Doch, so eine Szene hatte ich schon mal gesehen. So etwas Ähnliches zumindest. Jetzt fiel es mir wieder ein. Es muss im sechsten oder siebten Schuljahr gewesen sein. Ich schrieb eine Klassenarbeit im Deutschunterricht. Es war eine Bildbeschreibung. Eine ganze Schulstunde vertiefte ich mich in ein Gemälde von Wilhelm Leibl. Es heißt „Drei Frauen in der Kirche“. Und obwohl es sich um drei Frauen und nicht um ein Ehepaar handelt, obwohl sie von der Seite gezeigt werden und nicht von vorn hinter
Bänken zu sehen sind, so schien mir die Stimmung der auf einem Kirchenmöbel sitzenden Personen die gleiche zu sein. Andacht pur.
Das alles fiel mir drei Monate nach dieser Szene in der Christuskirche deshalb wieder ein, weil ich Leibls Bild erneut vor mir hatte. Und zwar nicht im Kunstpostkartenformat, sondern in voller Größe. Eine Kirchenerkundung in Bayern hatte meine Frau und mich nach Berbling geführt, ein Dorf in der Nähe von Rosenheim. Dort war der Künstler mit Farbe und Malgrund über Monate hinweg zu Werke gegangen. Das weltberühmte Original hängt in der Hamburger Kunsthalle, hier in Berbling ist hinter Glas eine Kopie zu sehen. Die geschnitzte Wange ist noch dieselbe wie am heutigen Gestühl. Kurze Infotexte unter der Reproduktion erzählen die Geschichte und die Geschichten zum Bild. Die drei Frauen, die Modell saßen, sind namentlich bekannt. Die überexakte Malerei beeindruckte mich erneut, obwohl sie, wie ich jetzt lernte, im späten 19. Jahrhundert nicht mehr der Mode in der Bildenden Kunst entsprach.
Gänzlich aus der Zeit gefallen scheint heute die Szene als solche zu sein. Für viele sind ins Gebet und in die Lektüre von Bibel und Gesangbuch vertiefte Nachbarinnen allenfalls Folklore, so wie die von Leibl mit lupenreiner Präzision gemalten Gewänder der drei Frauen. Allerdings schienen die beiden, die ich vor
einem Vierteljahr in der Christuskirche sitzen sah, das anders zu sehen.
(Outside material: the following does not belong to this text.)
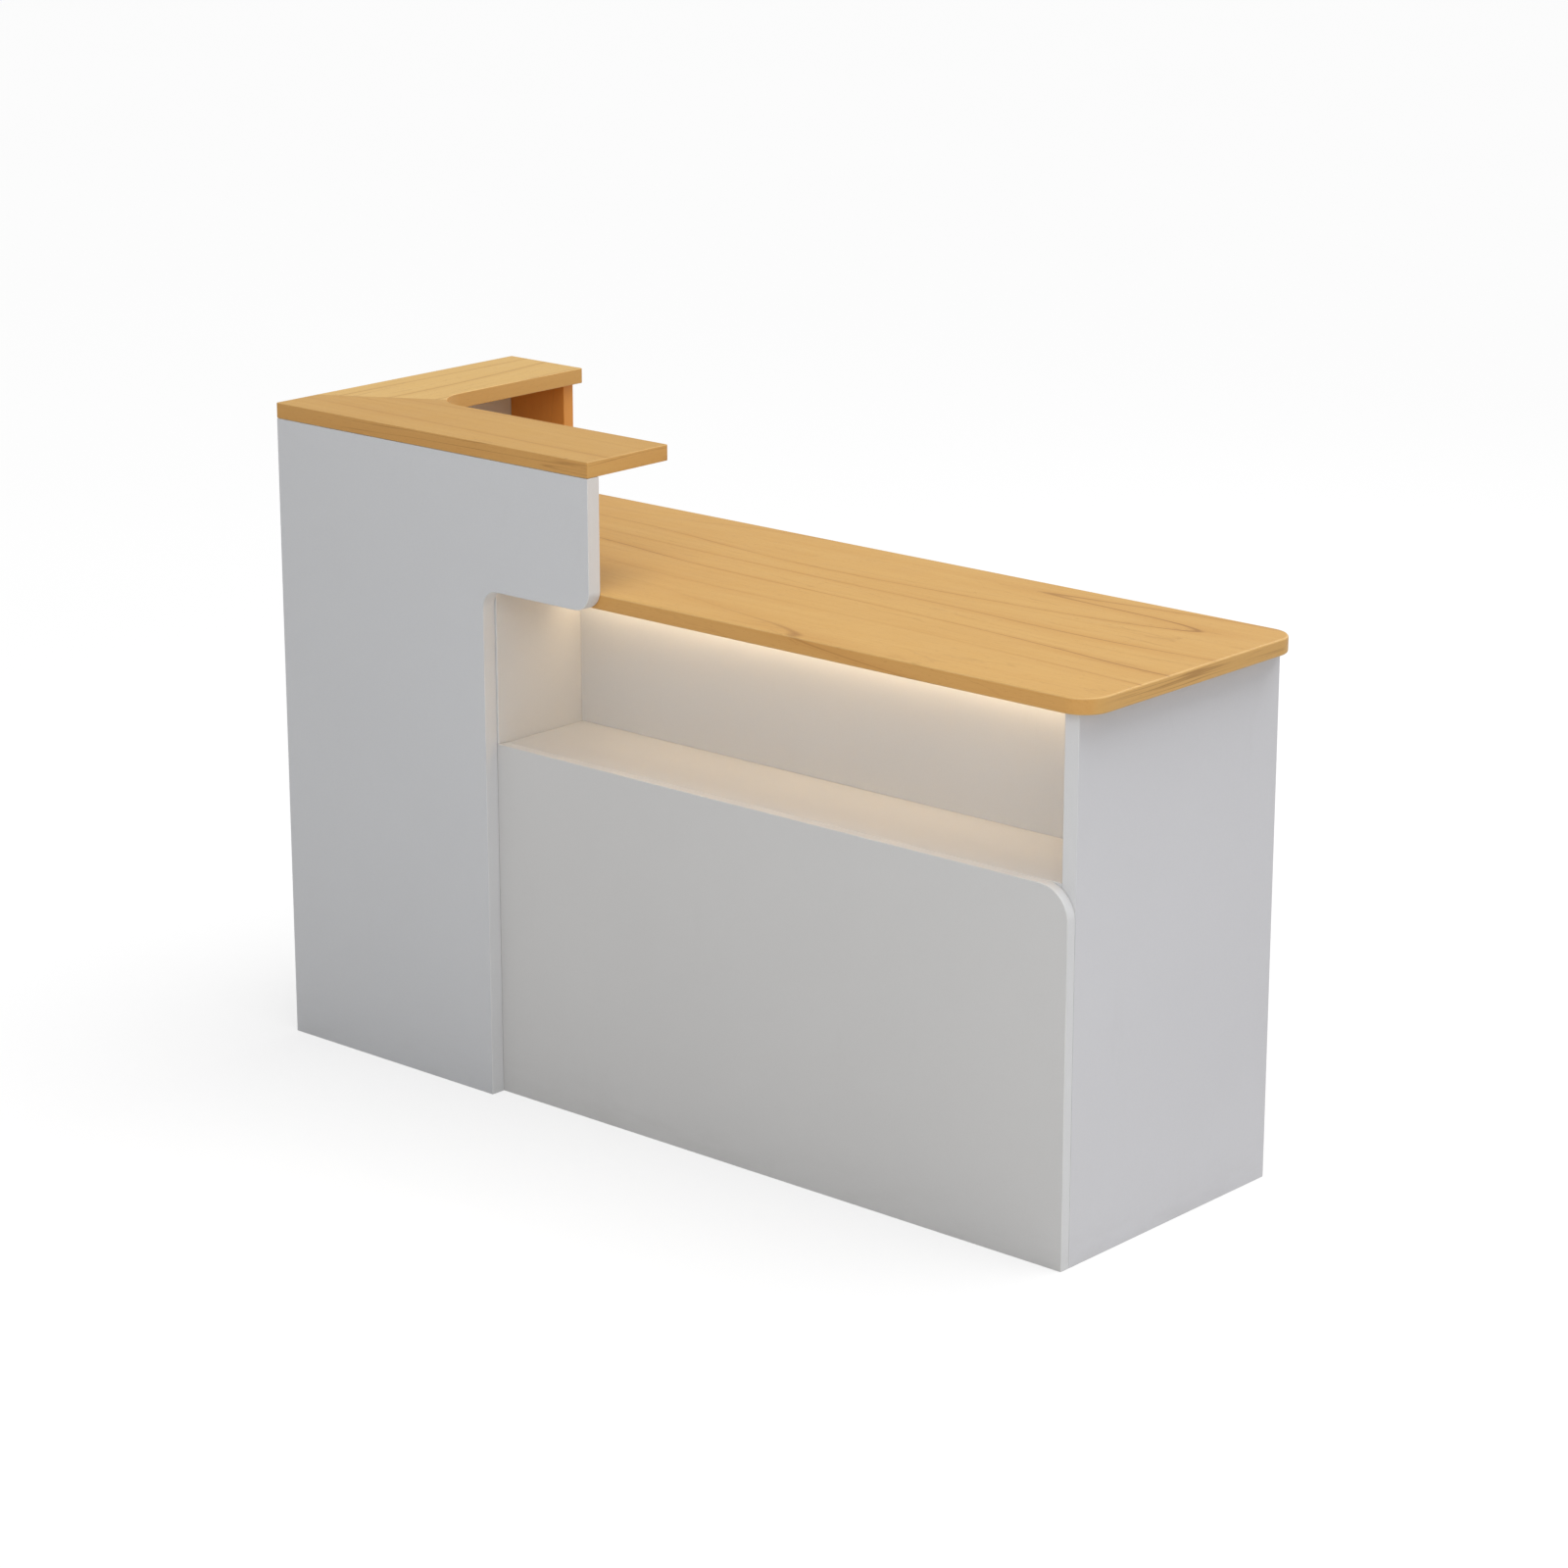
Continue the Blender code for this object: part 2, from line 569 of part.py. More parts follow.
def niche_light():
    """Aluminium channel, light strip and diffuser under the worktop, and their driver."""
    start, end = DIVIDER_RIGHT + CHANNEL_END_GAP, SIDE_IN - CHANNEL_END_GAP
    far = NICHE_WALL - CHANNEL_FROM_WALL
    near = far - CHANNEL_WIDTH
    top = WORK_UNDER - GAP
    low = top - CHANNEL_HEIGHT
    wall = CHANNEL_WALL
    outline("led_channel",
            [(near, low, 0), (near + wall, low, 0), (near + wall, top - wall, 0),
             (far - wall, top - wall, 0), (far - wall, low, 0), (far, low, 0),
             (far, top, 0), (near, top, 0)],
            "X", start, end, ALUMINIUM)
    middle = (near + far) / 2
    strip_high = top - wall - GAP
    box("led_strip", (start + STRIP_END_GAP, middle - STRIP_WIDTH / 2, strip_high - STRIP_T),
        (end - STRIP_END_GAP, middle + STRIP_WIDTH / 2, strip_high), WHITE_PLASTIC)
    box("led_diffuser", (start, near + wall + GAP, low + GAP),
        (end, far - wall - GAP, low + DIFFUSER_HIGH), DIFFUSER)
    length, depth, height = DRIVER_SIZE
    driver_low = DRIVER_HIGH - height
    back = WALL_BACK + GAP
    driver = box("led_driver", (DRIVER_LEFT, back, driver_low),
                 (DRIVER_LEFT + length, back + depth, DRIVER_HIGH), WHITE_PLASTIC, DRIVER_EDGE_R)
    lead_y = back + depth / 2
    inlet_z = driver_low + INLET_HIGH
    cut(driver, box("inlet_pocket",
                    (DRIVER_LEFT - OVERRUN, lead_y - INLET[1] / 2, inlet_z - INLET[2] / 2),
                    (DRIVER_LEFT + INLET[0], lead_y + INLET[1] / 2, inlet_z + INLET[2] / 2)))
    leads(end, middle, lead_y)


def leads(channel_end, channel_y, lead_y):
    """The low-voltage lead to the channel, and the supply lead from the switch."""
    driver_right = DRIVER_LEFT + DRIVER_SIZE[0]
    stub, bend, rise = 0.010, 0.006, 0.012
    side_x = SIDE_IN - LEAD_SIDE_GAP
    tube("led_lead",
         smooth_path([(driver_right + GAP, lead_y, OUTPUT_Z), (driver_right + stub, lead_y, OUTPUT_Z),
                      (side_x - bend, lead_y, OUTPUT_Z + rise),
                      (side_x, lead_y - bend, OUTPUT_Z + 2 * rise),
                      (side_x, WALL_BACK + 0.004, LEAD_Z - 0.001), (side_x, NICHE_WALL, LEAD_Z),
                      (side_x, channel_y + rise, LEAD_Z), (channel_end + 0.001, channel_y, LEAD_Z)]),
         LEAD_R, WHITE_PLASTIC)
    housing_back = FACE - SWITCH_SIZE[1]
    turn = 0.015
    tube("switch_lead",
         smooth_path([(SWITCH_X, housing_back - GAP, LEAD_Z), (SWITCH_X, housing_back - 0.040, LEAD_Z),
                      (SWITCH_X, lead_y + 0.050, LEAD_Z), (SWITCH_X + turn, lead_y + turn, LEAD_Z),
                      (SWITCH_X + 0.050, lead_y, LEAD_Z), (DRIVER_LEFT - 0.060, lead_y, LEAD_Z),
                      (DRIVER_LEFT - 0.032, lead_y, SUPPLY_Z + 0.013),
                      (DRIVER_LEFT - stub, lead_y, SUPPLY_Z), (DRIVER_LEFT - GAP, lead_y, SUPPLY_Z)]),
         LEAD_R, WHITE_PLASTIC)


def rocker_switch():
    """Switch housing with a window on the staff side, and the rocker that tips in it."""
    width, depth, height = SWITCH_SIZE
    high = WORK_UNDER - GAP
    middle_z = high - height / 2
    housing = box("switch_housing", (SWITCH_X - width / 2, FACE - depth, high - height),
                  (SWITCH_X + width / 2, FACE, high), WHITE_PLASTIC, SWITCH_EDGE_R)
    cut(housing, box("switch_window",
                     (SWITCH_X - WINDOW[0] / 2, FACE - WINDOW_DEPTH, middle_z - WINDOW[1] / 2),
                     (SWITCH_X + WINDOW[0] / 2, FACE + OVERRUN, middle_z + WINDOW[1] / 2)))
    axis_y = FACE - ROCKER_AXIS_DEPTH
    half = WINDOW[1] / 2 - ROCKER_GAP - ROCKER_SWING_ROOM
    crown, dip, root = ROCKER_SECTION
    root_half = half * ROCKER_ROOT_SHARE
    rocker = outline("switch_rocker",
                     [(root, -root_half, 0), (dip - ROCKER_LIP, -half, 0), (crown, -half, 0),
                      (dip, 0, 0), (crown, half, 0), (dip - ROCKER_LIP, half, 0),
                      (root, root_half, 0)],
                     "X", -WINDOW[0] / 2 + ROCKER_GAP, WINDOW[0] / 2 - ROCKER_GAP, BLACK_PLASTIC)
    place = Matrix.Translation((SWITCH_X, axis_y, middle_z))
    rocker.matrix_world = place @ Matrix.Rotation(-ROCKER_TILT, 4, "X") @ rocker.matrix_world
    pivot = empty("switch_axis", (SWITCH_X, axis_y, middle_z))
    parent_to(pivot, [rocker])


def runner_profile(wall, side, member, half_height):
    """Channel section in XZ: its web stands off the wall, its lips reach away or back."""
    web, reach = member
    middle = BOX_LOW + RUNNER_CENTRE
    steel = RUNNER_STEEL if reach > web else -RUNNER_STEEL
    section = [(web, half_height), (reach, half_height), (reach, half_height - RUNNER_STEEL),
               (web + steel, half_height - RUNNER_STEEL)]
    section += [(x, -z) for x, z in reversed(section)]
    return [(wall + side * x, middle + z, 0) for x, z in section]


def drawer_runners():
    """Two telescopic runners: cabinet member, middle member and drawer member each."""
    drawer_members, middle_members = [], []
    start = FACE_IN - GAP - BOX_LENGTH
    end = start + RUNNER_LENGTH
    half = RUNNER_HEIGHT / 2
    for name, wall, side in (("left", LEFT_IN, 1), ("right", DIVIDER_LEFT, -1)):
        outer = runner_profile(wall, side, CABINET_MEMBER, half)
        middle = runner_profile(wall, side, MIDDLE_MEMBER, half - RUNNER_STEP)
        inner = runner_profile(wall, side, DRAWER_MEMBER, half - 2 * RUNNER_STEP)
        outline("runner_cabinet_" + name, outer, "Y", start, end, STEEL)
        middle_members.append(outline("runner_middle_" + name, middle, "Y", start, end, STEEL))
        drawer_members.append(outline("runner_drawer_" + name, inner, "Y", start, end, STEEL))
    return drawer_members, middle_members


def bow_handle(name, centre, upright, finish=STEEL):
    """A round bar with two bent legs, standing on a face that looks along +Y."""
    half = HANDLE_SPAN / 2
    path = rounded([(-half, GAP, 0), (-half, HANDLE_REACH, HANDLE_BEND_R),
                    (half, HANDLE_REACH, HANDLE_BEND_R), (half, GAP, 0)], closed=False, steps=8)
    x, y, z = centre
    points = [(x, y + v, z + u) if upright else (x + u, y + v, z) for u, v in path]
    return tube(name, points, HANDLE_R, finish, resolution=6)


def till_drawer():
    """Drawer box, front, handle and lock, on telescopic runners."""
    low = Vector((LEFT_IN + RUNNER_SPACE, FACE_IN - GAP - BOX_LENGTH, BOX_LOW))
    high = Vector((DIVIDER_LEFT - RUNNER_SPACE, FACE_IN - GAP, BOX_HIGH))
    drawer_box = box("till_drawer_box", low, high, WHITE, BOARD_EDGE_R)
    inset = Vector((BOX_WALL, BOX_WALL, BOX_FLOOR))
    cut(drawer_box, box("drawer_hollow", low + inset,
                        high + Vector((-BOX_WALL, -BOX_WALL, BOX_FLOOR))))
    front = box("till_drawer_front", (LEFT_IN + REVEAL, FACE_IN, DECK_TOP + REVEAL),
                (DIVIDER_LEFT - REVEAL, FACE, DRAWER_FRONT_HIGH), WHITE, BOARD_EDGE_R)
    cut(front, cylinder("lock_hole", (LOCK_X, (FACE + FACE_IN) / 2, LOCK_Z),
                        LOCK_BODY_R + GAP, 2 * BOARD_T, "Y"))
    handle = bow_handle("till_drawer_handle", (LOCK_X, FACE, DRAWER_HANDLE_Z), False)

    body_y = (FACE + FACE_IN) / 2 - GAP
    housing = cylinder("lock_housing", (LOCK_X, body_y, LOCK_Z), LOCK_BODY_R,
                       BOARD_T + 2 * GAP, "Y")
    flange = cylinder("lock_flange", (LOCK_X, FACE + GAP + LOCK_FLANGE_T / 2, LOCK_Z),
                      LOCK_FLANGE_R, LOCK_FLANGE_T, "Y")
    neck = cylinder("lock_neck", (LOCK_X, FACE, LOCK_Z), LOCK_NECK_R, LOCK_NECK_LENGTH, "Y")
    join(housing, flange)
    join(housing, neck)
    cut(housing, cylinder("lock_bore", (LOCK_X, body_y, LOCK_Z), LOCK_BORE_R, 2 * BOARD_T, "Y"))

    barrel_start, barrel_end = FACE_IN - LOCK_REACH, FACE + LOCK_NOSE
    barrel = cylinder("lock_barrel", (LOCK_X, (barrel_start + barrel_end) / 2, LOCK_Z),
                      LOCK_BARREL_R, barrel_end - barrel_start, "Y")
    slot_width, slot_height, slot_depth = KEY_SLOT
    cut(barrel, box("key_slot",
                    (LOCK_X - slot_width / 2, barrel_end - slot_depth, LOCK_Z - slot_height / 2),
                    (LOCK_X + slot_width / 2, barrel_end + OVERRUN, LOCK_Z + slot_height / 2)))
    cam_y = barrel_start - GAP
    half = CAM_WIDTH / 2
    cam = outline("lock_cam",
                  [(LOCK_X + half, LOCK_Z - half, half), (LOCK_X + half, LOCK_Z + half, half),
                   (LOCK_X - CAM_LENGTH, LOCK_Z + half, CAM_TIP_R),
                   (LOCK_X - CAM_LENGTH, LOCK_Z - half, CAM_TIP_R)],
                  "Y", cam_y - CAM_T, cam_y, STEEL, steps=5)

    drawer_members, middle_members = drawer_runners()
    slide = empty("till_drawer_slide", (LOCK_X, FACE, DRAWER_HANDLE_Z))
    parent_to(slide, [drawer_box, front, handle, housing] + drawer_members)
    parent_to(empty("runner_middle_slide", (LOCK_X, FACE_IN, DRAWER_HANDLE_Z)), middle_members)
    parent_to(empty("lock_axis", (LOCK_X, FACE, LOCK_Z)), [barrel, cam])


def door_pivot(name, plate_z, edge_z, side):
    """A fixed plate with a collar and a pin that points to the door (+1 up, -1 down)."""
    length, width, thick = PIVOT_PLATE
    low_x = LEFT_IN + PIVOT_PLATE_INSET
    plate = box(name, (low_x, PIVOT_Y - width / 2, min(plate_z, plate_z + side * thick)),
                (low_x + length, PIVOT_Y + width / 2, max(plate_z, plate_z + side * thick)), STEEL)
    base = plate_z + side * thick
    collar_end = edge_z - side * PIVOT_PLAY
    overlap = 0.0005
    join(plate, cylinder(name + "_collar",
                         (PIVOT_X, PIVOT_Y, (base - side * overlap + collar_end) / 2), COLLAR_R,
                         abs(collar_end - base) + overlap))
    pin_end = base + side * PIN_LENGTH
    join(plate, cylinder(name + "_pin", (PIVOT_X, PIVOT_Y, (base - side * overlap + pin_end) / 2),
                         PIN_R, abs(pin_end - base) + overlap))
    return plate


def pivot_bush(name, edge_z, side):
    """A plastic sleeve let into the door's edge."""
    start = edge_z + side * GAP
    middle = start + side * BUSH_LENGTH / 2
    bush = cylinder(name, (PIVOT_X, PIVOT_Y, middle), BUSH_R, BUSH_LENGTH, finish=GREY_PLASTIC)
    return cut(bush, cylinder(name + "_bore", (PIVOT_X, PIVOT_Y, middle), BUSH_BORE_R,
                              2 * BUSH_LENGTH))


def cabinet_door():
    """Inset door that turns on two pins, with its handle, bushes and magnetic catch."""
    door = box("cabinet_door", (PIVOT_X - PIVOT_INSET, FACE_IN, DOOR_LOW),
               (DIVIDER_LEFT - REVEAL, FACE, DOOR_HIGH), WHITE, BOARD_EDGE_R)
    bore_depth = BUSH_LENGTH + BORE_SPARE
    for tag, edge_z, side in (("lower", DOOR_LOW, 1), ("upper", DOOR_HIGH, -1)):
        middle = edge_z + side * (bore_depth - OVERRUN) / 2
        cut(door, cylinder(tag + "_door_bore", (PIVOT_X, PIVOT_Y, middle), DOOR_BORE_R,
                           bore_depth + OVERRUN))
    door_pivot("lower_pivot", BOTTOM_TOP + GAP, DOOR_LOW, 1)
    door_pivot("upper_pivot", DRAWER_DECK_HEIGHT - GAP, DOOR_HIGH, -1)
    bushes = [pivot_bush("lower_bush", DOOR_LOW, 1), pivot_bush("upper_bush", DOOR_HIGH, -1)]
    handle_x = DIVIDER_LEFT - REVEAL - HANDLE_FROM_EDGE
    handle = bow_handle("door_handle", (handle_x, FACE, DOOR_HANDLE_Z), True)
    catch_left, catch_right = (DIVIDER_LEFT - place for place in CATCH_FROM_DIVIDER)
    catch_high = DRAWER_DECK_HEIGHT - GAP
    catch_low = catch_high - CATCH_HEIGHT
    strike_back = FACE_IN - GAP
    strike_face = strike_back - STRIKE_T
    catch_face = strike_face - CATCH_GAP
    box("catch_body", (catch_left, catch_face - CATCH_DEPTH, catch_low),
        (catch_right, catch_face, catch_high), WHITE_PLASTIC, BOARD_EDGE_R)
    strike = box("catch_plate",
                 (catch_left + STRIKE_INSET, strike_face, catch_low - STRIKE_DROP),
                 (catch_right - STRIKE_INSET, strike_back, DOOR_HIGH - STRIKE_INSET), STEEL)
    parent_to(empty("door_axis", (PIVOT_X, PIVOT_Y, DOOR_LOW)), [door, handle, strike] + bushes)


customer_side()
carcass()
adjustable_shelves()
niche_light()
rocker_switch()
till_drawer()
cabinet_door()
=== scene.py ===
import math

import bmesh
import bpy
import numpy as np
from mathutils import Matrix, Vector

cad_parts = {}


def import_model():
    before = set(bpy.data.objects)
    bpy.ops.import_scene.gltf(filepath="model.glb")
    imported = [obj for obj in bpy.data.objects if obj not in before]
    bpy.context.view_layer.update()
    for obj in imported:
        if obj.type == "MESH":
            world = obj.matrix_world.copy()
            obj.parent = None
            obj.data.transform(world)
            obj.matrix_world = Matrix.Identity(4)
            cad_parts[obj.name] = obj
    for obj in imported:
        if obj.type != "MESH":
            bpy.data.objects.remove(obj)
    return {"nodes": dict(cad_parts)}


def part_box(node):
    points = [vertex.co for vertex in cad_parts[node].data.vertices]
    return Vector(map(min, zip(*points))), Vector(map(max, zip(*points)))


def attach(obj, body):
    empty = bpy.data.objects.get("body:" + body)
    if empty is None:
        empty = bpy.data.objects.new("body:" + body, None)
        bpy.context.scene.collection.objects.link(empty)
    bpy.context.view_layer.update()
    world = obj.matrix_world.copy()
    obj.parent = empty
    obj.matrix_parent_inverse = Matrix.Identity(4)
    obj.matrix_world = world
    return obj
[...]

Schließlich bin ich doch zu den beiden hingegangen. Und ich hatte die Perspektive, die auch Leibl auf seine Modelle hatte, nämlich den Seitenblick. Die nach unten geneigten Köpfe waren wirklich sehr konzentriert. Die Blicke richteten sich aufs Display der Smartphones. „Muss nur noch kurz die Welt retten“ und „148 Mails checken, wer weiß, was mir dann noch passiert“. Der Hit von Tim Bendzko hätte die Begleitmusik der Szene sein können.
Meine Seele dürstet nach Gott, nach dem lebendigen Gott, heißt es in Psalm 42. Vielleicht kann auch die Nachrichtenlage im Großen wie im Kleinen zu diesem Durst führen. Vielleicht braucht es ja heute den Check von Kurznachrichten, um neben vielem „Ja“ und hoffentlich wenigem „Ach“ im Gebet doch
immerhin „Ach ja“ zu sagen. Die Welt muss dabei nicht gerettet werden. Die ist schon längst gerettet. Denn auch mitten im Hochsommer gilt die Wahrheit des Weihnachtschorals: „Christ, der Retter, ist da“.